We have more of this realism, but done with great skill, humanity, even tenderness, in the meeting and talk of the young harlotry on the steps of the Duomo near the fountain. When we think of this piece of bold, clear, impressionist reality cast into the midst of the proprieties of literature in 1841, it is impossible not to wonder and smile. The girls are excellently drawn and varied from each other. Browning's pity gathers round them, and something of underlying purity, of natural grace of soul, of tenderness in memory of their youth emerges in them; and the charm of their land is round their ways. There was also in his mind, I think, a sense of picturesqueness in their class when they were young, which, mingling with his pity for them, attracted his imagination, or touched into momentary life that roving element in a poet which resents the barriers made by social and domestic purity. Fifine at the Fair is partly a study of that temper which comes and goes, goes and comes in the life not only of poets but of ordinary men and women.

Then, to illustrate this further, there is in Sordello a brilliant sketch of girls of this kind at Venice, full of sunlight, colour and sparkling water, in which he has seen these butterflies of women as a painter would see them, or as a poet who, not thinking then of moral questions or feeling pity for their fate, is satisfied for the flying moment with the picture they make, with the natural freedom of their life.

But he does not leave that picture without a representation of the other side of this class of womanhood. It was a daring thing, when he wished to say that he would devote his whole work to the love and representation of humanity to symbolise it by a sorrowful street-girl in Venice who wistfully asks an alms; worn and broken with sorrow and wrong; whose eyes appeal for pity, for comprehension of her good and for his love; and whose fascination and beauty are more to him than those of her unsuffering companions. The other side of that class of women is here given with clear truth and just compassion, and the representation is lifted into imaginative strength, range and dignity of thought and feeling by her being made the image of the whole of humanity. "This woman," he thought, "is humanity, whom I love, who asks the poet in me to reveal her as she is, a divine seed of God to find some day its flowering—the broken harlot of the universe, who will be, far off, the Magdalen redeemed by her ineradicable love. That, and with every power I have, I will, as poet, love and represent."

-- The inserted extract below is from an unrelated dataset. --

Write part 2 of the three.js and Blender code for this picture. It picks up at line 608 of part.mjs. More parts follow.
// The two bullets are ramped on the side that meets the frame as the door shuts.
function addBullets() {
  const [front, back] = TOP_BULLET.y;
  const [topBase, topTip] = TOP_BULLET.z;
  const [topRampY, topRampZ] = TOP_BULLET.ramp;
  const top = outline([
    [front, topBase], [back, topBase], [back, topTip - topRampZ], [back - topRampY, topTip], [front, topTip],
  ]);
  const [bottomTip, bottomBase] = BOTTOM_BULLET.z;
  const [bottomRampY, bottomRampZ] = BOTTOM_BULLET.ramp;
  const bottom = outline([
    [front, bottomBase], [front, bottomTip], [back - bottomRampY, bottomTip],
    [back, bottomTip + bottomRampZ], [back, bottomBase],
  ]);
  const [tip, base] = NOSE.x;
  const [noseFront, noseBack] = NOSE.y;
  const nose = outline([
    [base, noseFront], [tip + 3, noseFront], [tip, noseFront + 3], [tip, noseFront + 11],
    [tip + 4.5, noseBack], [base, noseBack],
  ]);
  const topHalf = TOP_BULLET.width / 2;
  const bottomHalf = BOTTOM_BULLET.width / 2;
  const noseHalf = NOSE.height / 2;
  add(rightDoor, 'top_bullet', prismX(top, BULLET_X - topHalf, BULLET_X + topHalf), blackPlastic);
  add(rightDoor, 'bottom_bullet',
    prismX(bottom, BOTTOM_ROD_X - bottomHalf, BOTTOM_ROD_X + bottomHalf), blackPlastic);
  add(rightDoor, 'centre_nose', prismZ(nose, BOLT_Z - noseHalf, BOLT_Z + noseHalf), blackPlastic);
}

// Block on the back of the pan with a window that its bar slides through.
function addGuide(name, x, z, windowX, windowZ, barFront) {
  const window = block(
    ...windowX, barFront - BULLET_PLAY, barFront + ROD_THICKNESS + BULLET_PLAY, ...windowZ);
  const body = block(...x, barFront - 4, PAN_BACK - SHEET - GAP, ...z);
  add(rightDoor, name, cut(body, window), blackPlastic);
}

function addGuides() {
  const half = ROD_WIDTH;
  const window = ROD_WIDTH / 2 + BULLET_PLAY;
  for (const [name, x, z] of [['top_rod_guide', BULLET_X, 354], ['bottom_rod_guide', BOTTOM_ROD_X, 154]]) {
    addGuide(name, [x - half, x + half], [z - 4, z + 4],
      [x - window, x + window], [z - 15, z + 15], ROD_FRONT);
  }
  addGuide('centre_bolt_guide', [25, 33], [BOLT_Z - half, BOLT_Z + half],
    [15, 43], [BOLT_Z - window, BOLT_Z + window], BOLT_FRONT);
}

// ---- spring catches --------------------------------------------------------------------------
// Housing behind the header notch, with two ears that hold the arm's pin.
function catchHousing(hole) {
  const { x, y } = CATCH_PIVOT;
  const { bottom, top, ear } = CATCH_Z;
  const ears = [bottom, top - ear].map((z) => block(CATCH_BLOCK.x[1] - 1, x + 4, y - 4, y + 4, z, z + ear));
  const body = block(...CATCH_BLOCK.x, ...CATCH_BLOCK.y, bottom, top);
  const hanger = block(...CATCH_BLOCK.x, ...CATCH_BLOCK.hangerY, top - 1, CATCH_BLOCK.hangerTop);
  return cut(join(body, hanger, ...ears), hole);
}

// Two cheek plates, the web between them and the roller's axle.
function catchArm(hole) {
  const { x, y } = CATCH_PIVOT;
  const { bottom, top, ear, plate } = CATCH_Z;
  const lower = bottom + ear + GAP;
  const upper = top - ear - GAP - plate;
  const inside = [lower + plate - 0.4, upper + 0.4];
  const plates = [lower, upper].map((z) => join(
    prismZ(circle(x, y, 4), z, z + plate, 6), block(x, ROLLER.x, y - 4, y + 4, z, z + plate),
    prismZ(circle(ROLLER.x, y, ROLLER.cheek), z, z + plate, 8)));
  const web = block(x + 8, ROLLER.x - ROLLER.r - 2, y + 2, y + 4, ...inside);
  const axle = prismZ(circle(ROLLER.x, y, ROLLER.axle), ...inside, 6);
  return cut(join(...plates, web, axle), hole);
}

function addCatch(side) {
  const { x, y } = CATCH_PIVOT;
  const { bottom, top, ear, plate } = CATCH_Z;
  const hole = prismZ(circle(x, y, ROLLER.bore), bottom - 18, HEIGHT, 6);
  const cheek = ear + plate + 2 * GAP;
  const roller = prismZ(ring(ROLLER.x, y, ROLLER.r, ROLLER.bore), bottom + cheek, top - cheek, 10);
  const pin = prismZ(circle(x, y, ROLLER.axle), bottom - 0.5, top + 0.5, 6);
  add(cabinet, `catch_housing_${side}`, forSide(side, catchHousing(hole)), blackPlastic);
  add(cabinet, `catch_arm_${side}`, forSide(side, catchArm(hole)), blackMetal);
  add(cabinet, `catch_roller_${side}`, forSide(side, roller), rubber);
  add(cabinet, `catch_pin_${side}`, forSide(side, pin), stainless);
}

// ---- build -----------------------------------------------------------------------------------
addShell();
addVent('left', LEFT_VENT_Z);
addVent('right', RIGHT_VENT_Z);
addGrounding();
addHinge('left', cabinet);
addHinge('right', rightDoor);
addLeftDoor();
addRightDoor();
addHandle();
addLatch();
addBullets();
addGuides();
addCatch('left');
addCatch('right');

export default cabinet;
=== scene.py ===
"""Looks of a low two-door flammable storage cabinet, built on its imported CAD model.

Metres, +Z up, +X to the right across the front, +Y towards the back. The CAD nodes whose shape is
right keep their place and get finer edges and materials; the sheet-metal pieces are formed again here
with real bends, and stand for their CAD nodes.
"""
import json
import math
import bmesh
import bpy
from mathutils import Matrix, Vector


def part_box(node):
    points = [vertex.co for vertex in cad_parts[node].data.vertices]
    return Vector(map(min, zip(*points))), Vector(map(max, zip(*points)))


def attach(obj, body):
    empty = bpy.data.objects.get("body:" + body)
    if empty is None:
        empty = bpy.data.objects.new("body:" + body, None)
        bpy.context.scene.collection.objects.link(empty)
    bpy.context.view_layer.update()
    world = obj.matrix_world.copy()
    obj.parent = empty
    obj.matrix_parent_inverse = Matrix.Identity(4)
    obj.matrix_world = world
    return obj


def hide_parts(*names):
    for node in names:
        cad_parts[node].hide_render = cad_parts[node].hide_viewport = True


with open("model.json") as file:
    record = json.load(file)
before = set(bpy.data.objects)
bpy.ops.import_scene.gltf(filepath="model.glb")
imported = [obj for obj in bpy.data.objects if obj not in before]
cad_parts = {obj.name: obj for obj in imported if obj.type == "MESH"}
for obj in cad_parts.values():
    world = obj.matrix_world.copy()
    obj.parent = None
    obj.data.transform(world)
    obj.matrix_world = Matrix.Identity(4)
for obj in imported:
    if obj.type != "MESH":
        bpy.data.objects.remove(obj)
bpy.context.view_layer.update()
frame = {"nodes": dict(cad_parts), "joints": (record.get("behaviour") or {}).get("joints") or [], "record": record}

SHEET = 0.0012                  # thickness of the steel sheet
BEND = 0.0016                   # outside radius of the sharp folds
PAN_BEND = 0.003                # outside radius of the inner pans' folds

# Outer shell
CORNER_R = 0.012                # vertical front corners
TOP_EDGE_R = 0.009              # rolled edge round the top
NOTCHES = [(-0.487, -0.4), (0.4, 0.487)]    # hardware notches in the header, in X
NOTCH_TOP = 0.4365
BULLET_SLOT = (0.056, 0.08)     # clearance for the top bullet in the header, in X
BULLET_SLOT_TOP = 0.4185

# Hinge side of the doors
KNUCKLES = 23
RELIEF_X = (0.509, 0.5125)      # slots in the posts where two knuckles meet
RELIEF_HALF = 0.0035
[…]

This is the imagination working at its best, with its most penetrative and passionate power, and Browning is far greater as a poet in this Thing of his, where thought and love are knit into union to give birth to moral, intellectual and spiritual beauty, than he is in those lighter and cleverer poems in which he sketches with a facile but too discursive a pencil, the transient moments, grave or light, of the lives of women. Yet this and they show his range, his variety, the embracing of his sympathy.

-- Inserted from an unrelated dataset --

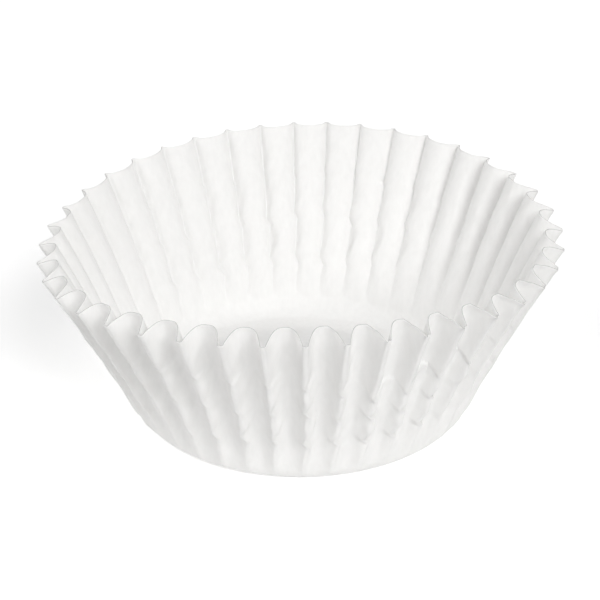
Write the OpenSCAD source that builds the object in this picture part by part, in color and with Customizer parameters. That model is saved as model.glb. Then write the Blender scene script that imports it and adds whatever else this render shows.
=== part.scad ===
// Fluted paper baking cup, pressed from one disc of paper.
// The origin is at the centre of the base, where the cup rests on the table, and +Z is up.
// Narrow ridges point outward and broad rounded lobes bulge inward between them.
// Each line up the wall keeps the paper's own length, so the lobes, which lean out less, stand higher.
// A cup lifted off its stack is never quite round or level, so waves run round its mouth.

/* [Cup] */
// Diameter of the circle in which the ridges' straight wall would meet the table
base_d = 52; // [42:1:60]
// Diameter of the mouth, measured across the ridge tips
mouth_d = 79; // [70:1:95]
// Height of the ridge tips above the table
wall_h = 28.8; // [20:0.2:40]
// Radius of the rounded bend between the base and the wall
bend_r = 3; // [1.5:0.1:5]
// How far the wall bows in at half its height
wall_bow = 0.4; // [0:0.05:1]

/* [Flutes] */
// Number of flutes round the cup
flutes = 40; // [28:4:44]
// Depth of a flute at the mouth, from ridge tip to lobe crest
flute_depth = 2.9; // [1.5:0.1:4]
// How the depth grows up the wall: 1 is a steady growth, and lower values deepen faster at the base
depth_growth = 0.65; // [0.5:0.05:1]
// Width of a ridge's narrow tip at the mouth
ridge_w = 0.7; // [0.5:0.1:1.2]
// Fullness of a lobe at the mouth: 2 is a parabola, and higher values have steeper sides
mouth_fullness = 3.4; // [2:0.1:5]
// Fullness of a lobe at the base, where the press leaves the flutes softer
base_fullness = 2; // [1.6:0.1:3]

/* [Uneven mouth] */
// How far the mouth is out of round as an oval
oval = 0.57; // [0:0.01:1]
// How far the mouth is out of round with three corners
three_corners = 0.85; // [0:0.01:1.2]
// How far the rim tilts
rim_tilt = 0.67; // [0:0.01:1]
// How far the rim rises and dips twice round the cup
rim_saddle = 0.61; // [0:0.01:1]
// How much higher the lobes stand at the front, and lower at the back
lobe_lift = 0.5; // [0:0.05:0.8]
// How far the flutes drift from even spacing, in degrees
drift = 1.6; // [0:0.1:2]

/* [Paper] */
// Thickness of the paper
paper_t = 0.1; // [0.08:0.01:0.2]

/* [Hidden] */

// Points round one flute, steps round the bend and steps up the wall
flute_points = 8;
bend_steps = 3;
wall_steps = 4;
panel_fn = 160;

// Angles of the first ridge, and of the first peak of each wave round the mouth
first_ridge = 1.4;
oval_at = 22;
corners_at = 93;
tilt_at = -10;
saddle_at = 83;
front_at = -90;
// The drift is the sum of waves with one, two and three peaks, each [share of the drift, angle of a peak]
drift_waves = [[0.65, 149], [1, 45], [0.7, 58]];

base_r = base_d / 2;
mouth_r = mouth_d / 2;
// The base is a plain round panel inside a flat ring, and the bend starts outside that ring
flat_ring = 2;
panel_r = base_r - bend_r - flat_ring;
// The panel reaches this far into the ring, so that they join as one sheet
panel_lap = 0.5;
// Length of paper up the wall, the same on ridges and lobes, and its angle above the table
slant = norm([mouth_r - base_r, wall_h]);
tilt = atan2(wall_h, mouth_r - base_r);
// How far the bend reaches along the base and up the wall, and the share of the wall where it ends
setback = bend_r * tan(tilt / 2);
bend_end = setback / slant;
// The stations up the wall are closer near the bend, where the flutes deepen fast
wall_spacing = 1.4;
// Share of a flute's angle that the ridge tip takes up
tip_share = ridge_w * flutes / (PI * mouth_d);
round_points = flutes * flute_points;
stations = bend_steps + wall_steps + 2;

// Share of the flute, from 0 to 1, at which its i-th point lies: the first two bound the ridge tip
function flute_share(i) =
    i == 0 ? -tip_share / 2 : tip_share / 2 + (1 - tip_share) * (i - 1) / (flute_points - 1);

// A wave round the cup with this many peaks, and the first of them at this angle
function wave(peaks, size, peak_at, angle) = size * cos(peaks * (angle - peak_at));

// Angle round the cup of point k on every ring
function around(k) =
    let (even = first_ridge + (floor(k / flute_points) + flute_share(k % flute_points)) * 360 / flutes)
    let (one = wave(1, drift_waves[0][0], drift_waves[0][1], even))
    let (two = wave(2, drift_waves[1][0], drift_waves[1][1], even))
    let (three = wave(3, drift_waves[2][0], drift_waves[2][1], even))
    even + drift * (one + two + three);

// How far in a point of the flute lies, from 0 on the ridge tip to 1 on the lobe crest
function inward(k, climb) =
    let (across = (flute_share(k % flute_points) - tip_share / 2) / (1 - tip_share))
    across <= 0 || across >= 1 ? 0
    : 1 - pow(abs(2 * across - 1), base_fullness + (mouth_fullness - base_fullness) * climb);

// Radius and height of the ridge tips' circle at the mouth, at an angle round the cup
function rim_r(angle) =
    mouth_r + wave(2, oval, oval_at, angle) + wave(3, three_corners, corners_at, angle);
function rim_z(angle) = wall_h + wave(1, rim_tilt, tilt_at, angle) + wave(2, rim_saddle, saddle_at, angle);

// How much higher than a ridge tip the rim stands this far in, as the paper keeps its length
function rise(depth) =
    let (run = mouth_r - depth - base_r)
    sqrt(slant * slant - run * run) - wall_h;

// Radius and height of the fluted wall at a share of its length above the bend
function wall(k, share) =
    let (angle = around(k))
    let (climb = bend_end + (1 - bend_end) * share)
    let (lobe = inward(k, climb))
    let (bow = wall_bow * 4 * share * (1 - share))
    let (depth = flute_depth * lobe * pow(share, depth_growth))
    let (lift = rise(flute_depth * lobe) + lobe * wave(1, lobe_lift, front_at, angle))
    [base_r + (rim_r(angle) - base_r) * climb - bow - depth, rim_z(angle) * climb + lift * share];

// Radius and height at a station along a wall line: the panel's edge, the bend, then the wall
function profile(k, station) =
    let (turn = tilt * (station - 1) / bend_steps)
    let (share = (station - 1 - bend_steps) / wall_steps)
    station == 0 ? [panel_r, 0]
    : station <= bend_steps ? [base_r - setback + bend_r * sin(turn), bend_r * (1 - cos(turn))]
    : wall(k, pow(share, wall_spacing));

// Point on the outer face of the paper
function outer_point(k, station) =
    let (flat = profile(k, station))
    [flat[0] * cos(around(k)), flat[0] * sin(around(k)), flat[1]];

// Square to the paper on one side of a point, towards the inside of the cup
function square_to(along, climbing) = let (out = cross(along, climbing)) -out / norm(out);

// Point on the inner face, mitred so that both sides of a fold keep their thickness.
// The first two rings lie flat on the table.
function inner_point(k, station) =
    let (here = outer_point(k, station))
    let (climbing = outer_point(k, min(station + 1, stations - 1)) - outer_point(k, max(station - 1, 0)))
    let (ahead = square_to(outer_point(k + 1, station) - here, climbing))
    let (behind = square_to(here - outer_point((k + round_points - 1) % round_points, station), climbing))
    station <= 1 ? here + [0, 0, paper_t]
    : here + paper_t * (ahead + behind) / (1 + ahead * behind);

// Two triangles for the patch between points k and k + 1 of a ring and the next ring.
// The cut runs the same way on both faces of the paper, and mirrored on the two halves of a lobe.
function patch(k, ring, rings) =
    let (next = (k + 1) % round_points)
    let (next_ring = (ring + 1) % rings)
    let (a = ring * round_points + k)
    let (b = ring * round_points + next)
    let (c = next_ring * round_points + next)
    let (d = next_ring * round_points + k)
    let (first_half = k % flute_points < flute_points / 2)
    let (outer_face = ring < stations)
    first_half == outer_face ? [[a, c, b], [a, d, c]] : [[a, d, b], [b, d, c]];

// The bend and the fluted wall, an open ring of paper.
// Its rings of points run up the outer face, over the cut edge and down the inner face.
module fluted_sheet() {
    rings = 2 * stations;
    outer = [for (station = [0 : stations - 1]) for (k = [0 : round_points - 1])
        outer_point(k, station)];
    inner = [for (station = [stations - 1 : -1 : 0]) for (k = [0 : round_points - 1])
        inner_point(k, station)];
    faces = [for (ring = [0 : rings - 1]) for (k = [0 : round_points - 1])
        each patch(k, ring, rings)];
    polyhedron(points = concat(outer, inner), faces = faces, convexity = 10);
}

// The plain middle of the base
module base_panel() {
    cylinder(h = paper_t, r = panel_r + panel_lap, $fn = panel_fn);
}

module liner() {
    color("white")
    union() {
        fluted_sheet();
        base_panel();
    }
}

liner();
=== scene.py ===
"""White fluted paper baking cup on a pale floor, in soft studio light."""
import math

import bpy
import numpy as np
from mathutils import Matrix, Vector


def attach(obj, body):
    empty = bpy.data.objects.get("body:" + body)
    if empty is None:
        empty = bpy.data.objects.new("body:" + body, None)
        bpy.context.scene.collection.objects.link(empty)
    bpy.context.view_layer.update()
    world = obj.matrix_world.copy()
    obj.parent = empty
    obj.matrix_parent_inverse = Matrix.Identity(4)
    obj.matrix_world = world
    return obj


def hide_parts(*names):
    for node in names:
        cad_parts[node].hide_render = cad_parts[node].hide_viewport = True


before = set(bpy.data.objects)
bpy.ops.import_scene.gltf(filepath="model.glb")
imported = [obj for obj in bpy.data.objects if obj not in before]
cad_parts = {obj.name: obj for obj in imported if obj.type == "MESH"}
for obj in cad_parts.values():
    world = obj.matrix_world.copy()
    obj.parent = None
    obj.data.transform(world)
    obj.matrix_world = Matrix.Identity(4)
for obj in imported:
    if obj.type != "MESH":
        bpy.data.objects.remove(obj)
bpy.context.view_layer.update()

MM = 0.001
WHITE = (1, 1, 1, 1)

# Angles round the cup are in degrees, with the front at -90. Places up the wall are shares of its
# height, and places across a flute are shares of its width, with a ridge at 0 and the next at 1.
# A wave round the cup is (number of peaks, size, angle of the first peak). A range is that of a
# random factor, which differs from flute to flute.

# Sizes of the cup in millimetres. The paper is a little thicker than the solid's, to show its edge
# as a line of painted shade.
BASE_R = 26.0
MOUTH_R = 39.5
WALL_H = 28.8
FLUTES = 40
RIDGE_W = 0.7
PAPER_T = 0.13
# How far the wall bows in at half its height, and the share of the wall over which the bow sets in
WALL_BOW = 0.43
BOW_STARTS = 0.2

# The bend starts with a crease of this angle round the flat base, and goes on as an arc of this
# radius
BEND_CREASE = 20.0
BEND_R = 4.7
# Distance up the paper from that crease at which the flutes start, as waves: lower at the front.
# Beside a ridge they start further up than at a lobe's crest, by this much.
FLUTE_START = ((0, 2.9, 0), (1, 1.25, 90))
RIDGE_DELAY = 0.5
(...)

Over against these girls in the market-place, against Ottima in her guilt, and Phene who is as yet a nonentity (her speech to the sculptor is too plainly Browning's analysis of the moment, not her own thinking—no girl of fourteen brought up by Natalia would talk in that fashion) is set Pippa, the light, life and love of the day, the town, the people and the poem. She passes like an angel by and touches with her wing events and persons and changes them to good. She has some natural genius, and is as unconscious of her genius as she is of the good she does. In her unconsciousness is the fountain of her charm. She lives like a flower of the field that knows not it has blest and comforted with its beauty the travellers who have passed it by. She has only one day in the whole year for her own, and for that day she creates a fresh personality for herself. She clothes her soul, intellect, imagination, and spiritual aspiration in holiday garments for the day, becoming for the time a new poetic self, and able to choose any other personality in Asolo from hour to hour—the queen and spirit of the town; not wishing to be, actually, the folk she passes by, but only, since she is so isolated, to be something in their lives, to touch them for help and company.

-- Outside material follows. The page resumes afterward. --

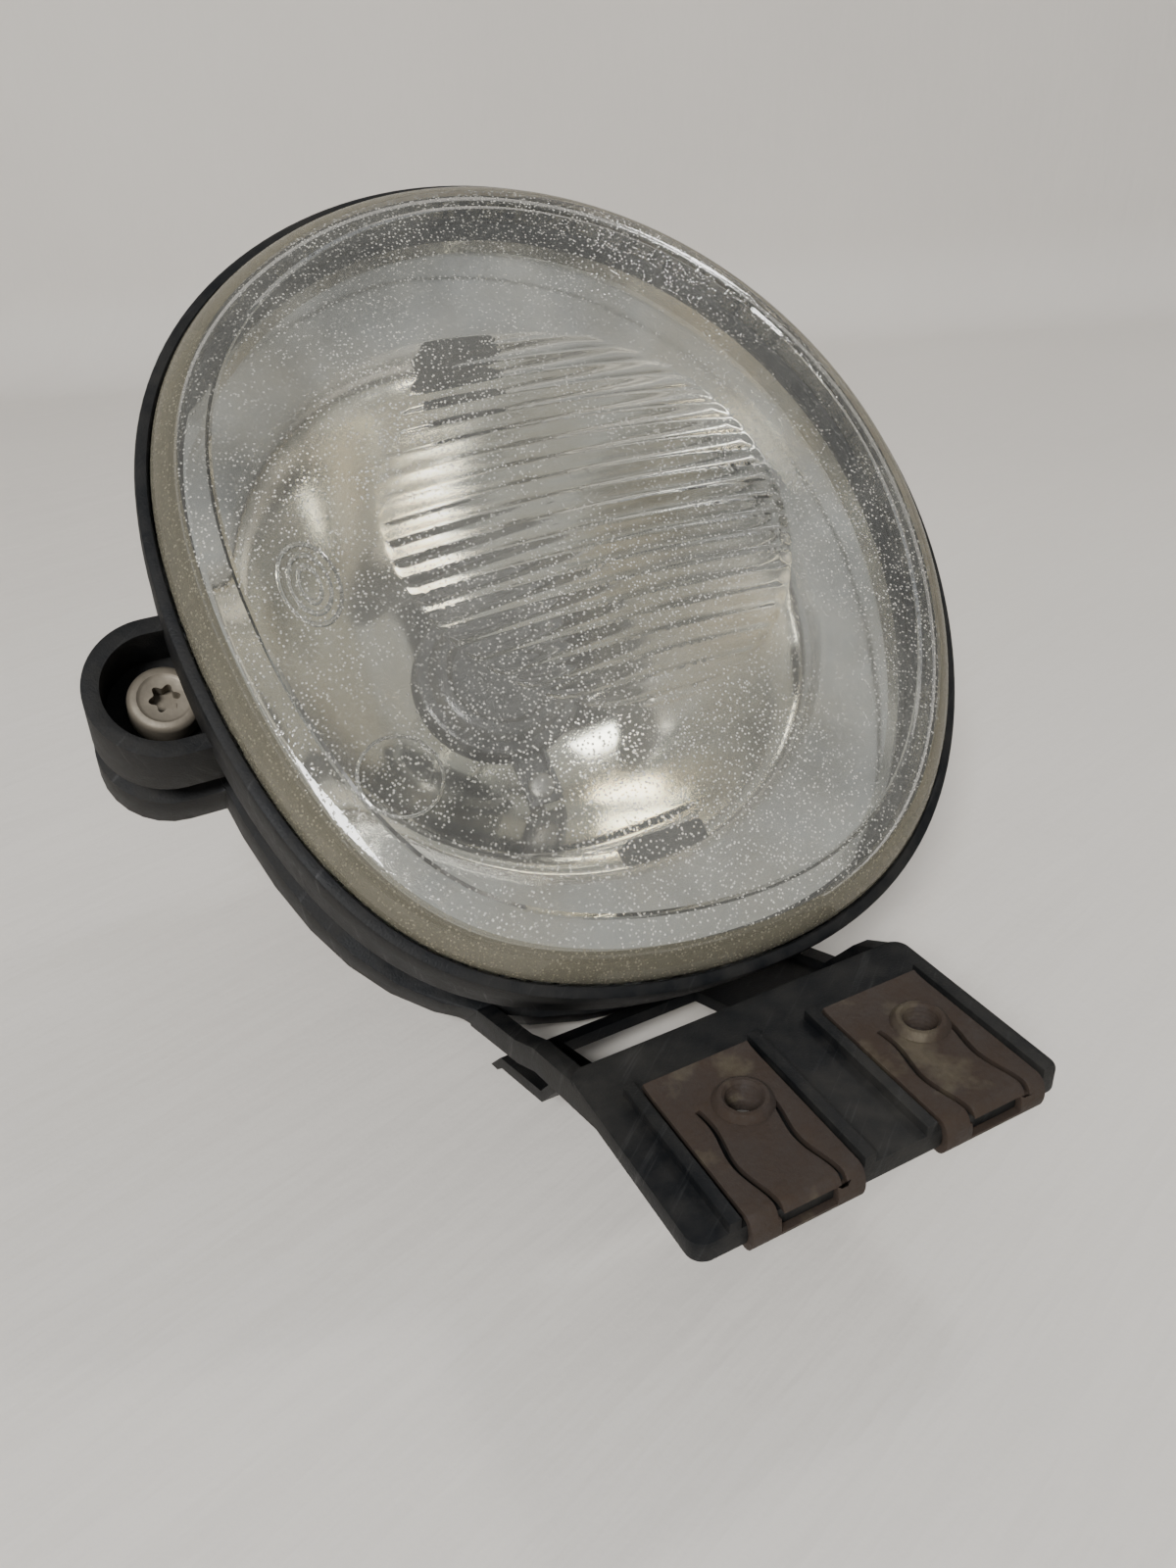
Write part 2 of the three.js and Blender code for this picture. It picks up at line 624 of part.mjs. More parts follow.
// A lead inside the neck, from a connector terminal to the bulb.
function supplyLead() {
  const y = AXIS_Y + terminalOffset;
  return wire([
    [terminalInnerX - 0.6, y, socketZ], [terminalInnerX - 1.4, y + 0.4, socketZ - 0.2],
    [terminalInnerX - 2.4, y + 4, socketZ - 1.4], [AXIS_X + 9, AXIS_Y + 11.2, tabLowZ + 2.2],
    [AXIS_X + 2, AXIS_Y + 11.5, tabLowZ + 1.8],
    [AXIS_X, AXIS_Y + 7, tabLowZ + 1.8], [AXIS_X, AXIS_Y + 3 + FIT_GAP, tabLowZ + 1.8],
  ], 1, 14, 6);
}

function earthLead() {
  const y = AXIS_Y - terminalOffset;
  return wire([
    [terminalInnerX - 0.6, y, socketZ], [terminalInnerX - 1.4, y - 0.4, socketZ - 0.2],
    [terminalInnerX - 2.4, y - 4, socketZ - 1.4], [AXIS_X + 9, AXIS_Y - 11.2, tabLowZ + 2.2],
    [AXIS_X + 3, AXIS_Y - 12.2, tabLowZ + 2],
    [AXIS_X - 3, AXIS_Y - 10.4, tabLowZ + 2], [AXIS_X - 5, AXIS_Y - 8.6, flangeBackZ - 1.6],
  ], 1, 14, 6);
}

// ---------------------------------------------------------------- rear cap

function rearCap() {
  const disc = cylinder(capRadius, capBackZ, capFrontZ, AXIS_X, AXIS_Y, 32);
  const plugOuter = neckBore - 0.4;
  const plug = tube(plugOuter - 2, plugOuter, capFrontZ - 0.5, capFrontZ + CAP_PLUG, AXIS_X, AXIS_Y, 32);
  const grip = box(
    [AXIS_X - 16, AXIS_Y - 2.5, capBackZ - 3],
    [AXIS_X + 16, AXIS_Y + 2.5, capBackZ + 0.5],
  );
  return join(disc, plug, grip);
}

function capSeal() {
  const inner = neckBore + 0.2;
  return tube(inner, neckRadius + 0.8, capSealBackZ, NECK_END_Z - FIT_GAP, AXIS_X, AXIS_Y, 32);
}

// ---------------------------------------------------------------- pivots and aiming screw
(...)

The world of nature speaks to her and loves her. She sees all that is beautiful, feeds on it, and grasps the matter of thought that underlies the beauty. And so much is she at home with nature that she is able to describe with ease in words almost as noble as the thing itself the advent of the sun. When she leaps out of her bed to meet the leap of the sun, the hymn of description she sings might be sung by the Hours themselves as they dance round the car of the god. She can even play with the great Mother as with an equal, or like her child. The charming gaiety with which she speaks to the sunlights that dance in her room, and to the flowers which are her sisters, prove, however isolated her life may be, that she is never alone. Along with this brightness she has seriousness, the sister of her gaiety; the deep seriousness of imagination, the seriousness also of the evening when meditation broods over the day and its doings before sleep. These, with her sweet humanity, natural piety, instinctive purity, compose her of soft sunshine and soft shadow. Nor does her sadness at the close, which is overcome by her trust in God, make her less but more dear to us. She is a beautiful creation. There are hosts of happy women like her. They are the salt of the earth. But few poets have made so much of them and so happily, or sung about these birds of God so well as Browning has in Pippa Passes.

That was in 1841. Pleased with his success in this half-lyrical, half-dramatic piece, he was lured towards the drama again, and also to try his hand at those short lyrics—records of transient emotion on fanciful subjects—or records of short but intense moments of thought or feeling. It is a pity that he did not give to dramatic lyrics (in which species of poetry he is quite our first master) the time he gave to dramas, in which he is not much better than an amateur. Nevertheless, we cannot omit the women in the dramas. I have already written of Lady Carlisle. Polyxena, in King Victor and King Charles, is partly the political woman and partly the sensible and loving wife of a strangely tempered man. She is fairly done, but is not interesting. Good womanly intelligence in affairs, good womanly support of her man; clear womanly insight into men and into intrigue—a woman of whom there are hundreds of thousands in every rank of life. In her, as in so much of Browning's work, the intellect of the woman is of a higher quality than the intellect of the man.

Next, among his women, is Anael in the Return of the Druses, She is placed in too unnatural a situation to allow her nature to have fair play. In the preternatural world her superstition creates, she adores Djabal, murders the Prefect, and dies by her own hand. She is, in that world, a study of a young girl's enthusiasm for her faith and her country, and for the man she thinks divine; and were the subject, so far as it relates to her character, well or clearly wrought, she might be made remarkable. As it is wrought, it is so intertwisted with complex threads of thought and passion that any clear outline of her character is lost. Both Djabal and she are like clouds illuminated by flashes of sheet lightning which show an infinity of folds and shapes of vapour in each cloud, but show them only for an instant; and then, when the flashes come again, show new folds, new involutions. The characters are not allowed by Browning to develop themselves.

Anael, when she is in the preternatural world, loves Djabal as an incarnation of the divine, but in the natural world of her girlhood her heart goes out to the Knight of Malta who loves her. The in-and-out of these two emotional states—one in the world of religious enthusiasm, and one in her own womanhood, as they cross and re-cross one another—is elaborated with merciless analysis; and Anael's womanhood appears, not as a whole, but in bits and scraps. How will this young girl, divided by two contemporaneous emotions, one in the supernatural and one in the natural world, act in a crisis of her life? Well, the first, conquering the second, brings about her death the moment she tries to transfer the second into the world of the first—her dim, half-conscious love for Lois into her conscious adoration of Djabal.